Rows from a 3D modeling dataset:
**********

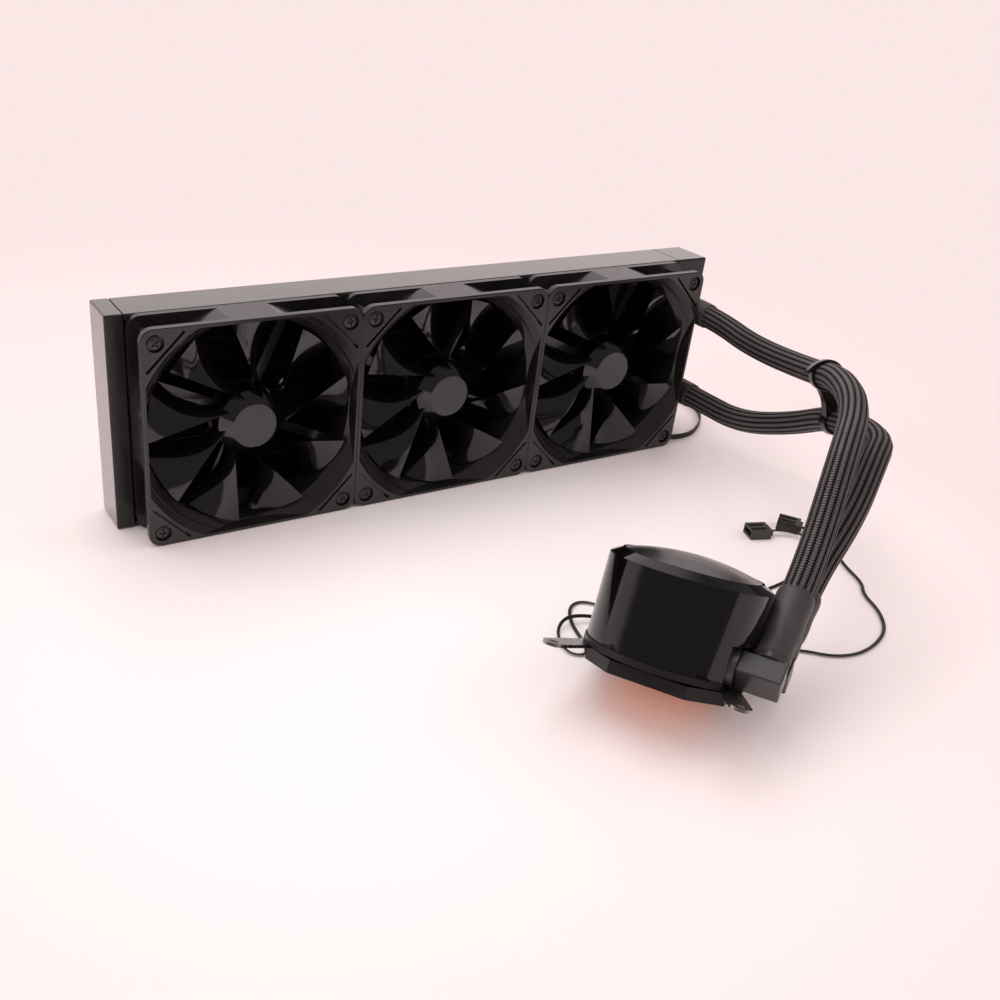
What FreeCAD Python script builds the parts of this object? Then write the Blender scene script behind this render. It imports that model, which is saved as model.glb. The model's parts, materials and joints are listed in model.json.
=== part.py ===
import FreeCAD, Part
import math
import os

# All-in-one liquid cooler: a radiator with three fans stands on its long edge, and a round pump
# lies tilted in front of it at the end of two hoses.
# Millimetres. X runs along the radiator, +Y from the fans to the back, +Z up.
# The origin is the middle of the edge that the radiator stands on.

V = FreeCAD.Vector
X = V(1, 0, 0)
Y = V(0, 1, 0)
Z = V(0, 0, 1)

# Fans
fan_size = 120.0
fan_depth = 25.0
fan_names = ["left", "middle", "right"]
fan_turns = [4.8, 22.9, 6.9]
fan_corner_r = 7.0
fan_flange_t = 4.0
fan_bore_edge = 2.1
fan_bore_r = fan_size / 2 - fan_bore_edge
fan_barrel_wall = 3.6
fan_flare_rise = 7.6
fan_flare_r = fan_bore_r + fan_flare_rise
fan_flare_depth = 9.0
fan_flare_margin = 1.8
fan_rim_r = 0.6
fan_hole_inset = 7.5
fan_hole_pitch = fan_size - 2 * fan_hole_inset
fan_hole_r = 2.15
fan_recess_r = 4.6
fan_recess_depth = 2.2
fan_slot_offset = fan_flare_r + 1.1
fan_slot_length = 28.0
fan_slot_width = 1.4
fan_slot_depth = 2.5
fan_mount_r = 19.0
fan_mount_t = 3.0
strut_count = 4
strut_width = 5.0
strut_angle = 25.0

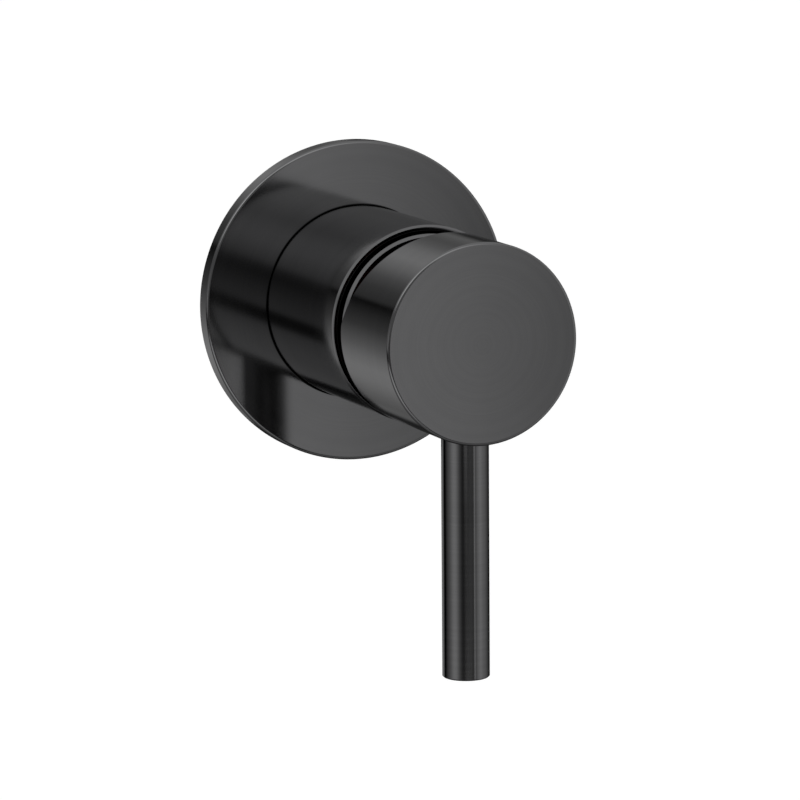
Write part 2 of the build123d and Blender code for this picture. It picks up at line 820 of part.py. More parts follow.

**********

Reproduce the records above exactly as they appear.

§ Correct result:
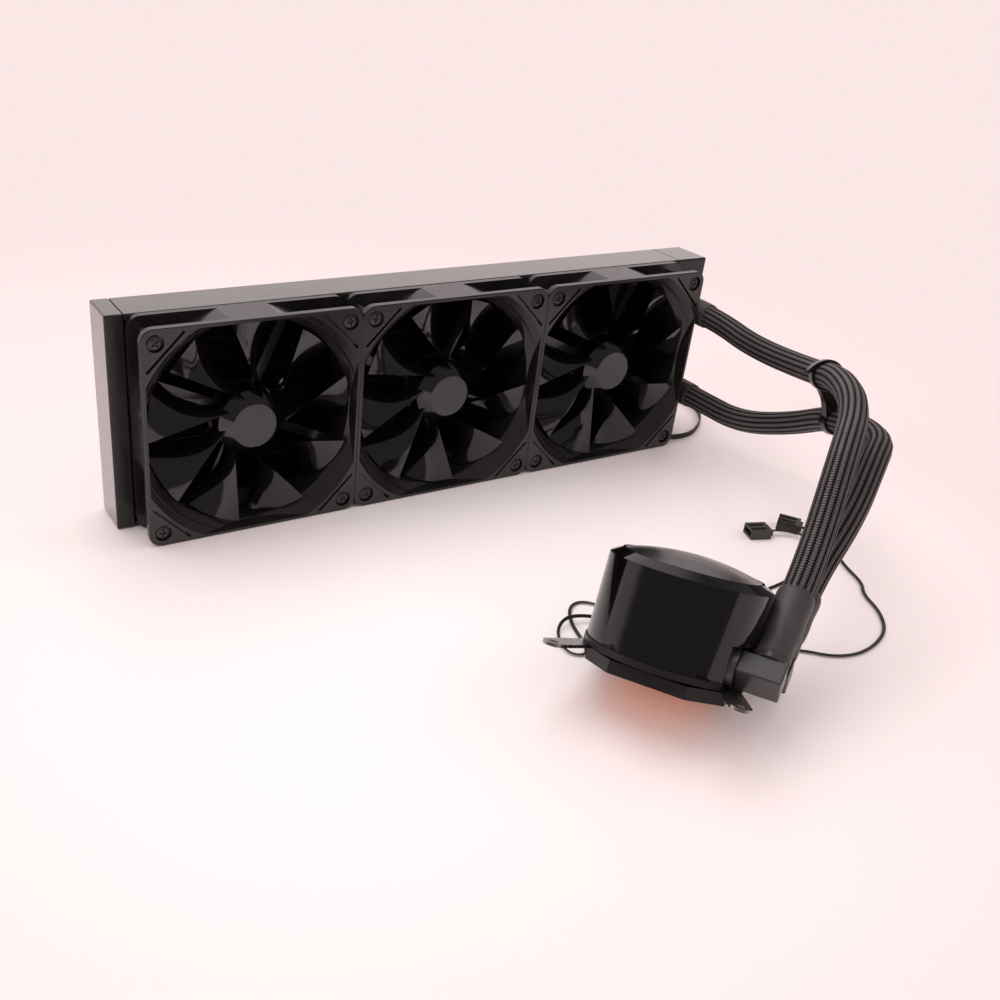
What FreeCAD Python script builds the parts of this object? Then write the Blender scene script behind this render. It imports that model, which is saved as model.glb. The model's parts, materials and joints are listed in model.json.
=== part.py ===
import FreeCAD, Part
import math
import os

# All-in-one liquid cooler: a radiator with three fans stands on its long edge, and a round pump
# lies tilted in front of it at the end of two hoses.
# Millimetres. X runs along the radiator, +Y from the fans to the back, +Z up.
# The origin is the middle of the edge that the radiator stands on.

V = FreeCAD.Vector
X = V(1, 0, 0)
Y = V(0, 1, 0)
Z = V(0, 0, 1)

# Fans
fan_size = 120.0
fan_depth = 25.0
fan_names = ["left", "middle", "right"]
fan_turns = [4.8, 22.9, 6.9]
fan_corner_r = 7.0
fan_flange_t = 4.0
fan_bore_edge = 2.1
fan_bore_r = fan_size / 2 - fan_bore_edge
fan_barrel_wall = 3.6
fan_flare_rise = 7.6
fan_flare_r = fan_bore_r + fan_flare_rise
fan_flare_depth = 9.0
fan_flare_margin = 1.8
fan_rim_r = 0.6
fan_hole_inset = 7.5
fan_hole_pitch = fan_size - 2 * fan_hole_inset
fan_hole_r = 2.15
fan_recess_r = 4.6
fan_recess_depth = 2.2
fan_slot_offset = fan_flare_r + 1.1
fan_slot_length = 28.0
fan_slot_width = 1.4
fan_slot_depth = 2.5
fan_mount_r = 19.0
fan_mount_t = 3.0
strut_count = 4
strut_width = 5.0
strut_angle = 25.0

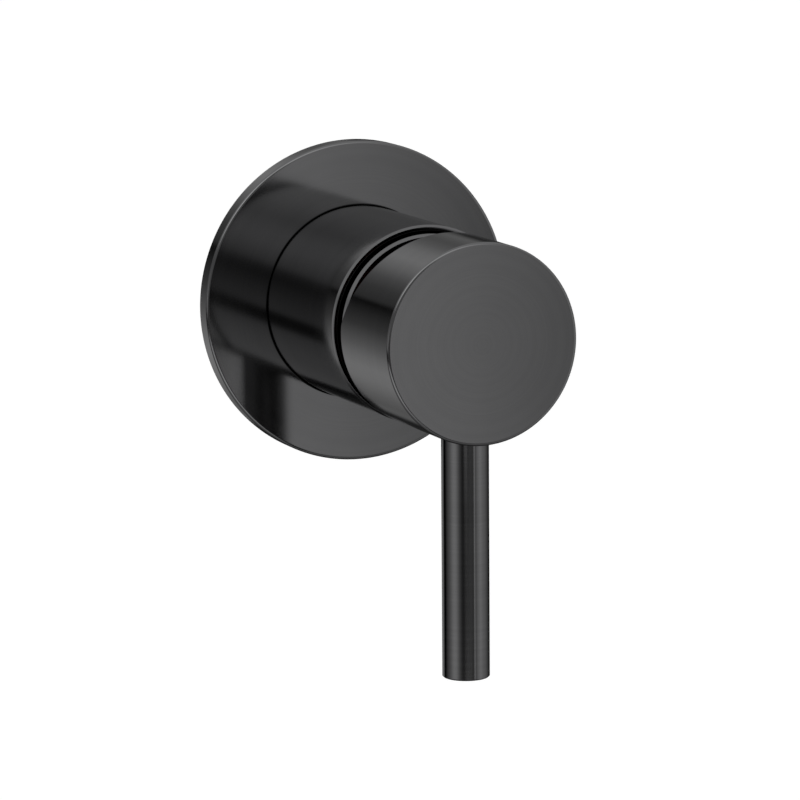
Write part 2 of the build123d and Blender code for this picture. It picks up at line 820 of part.py. More parts follow.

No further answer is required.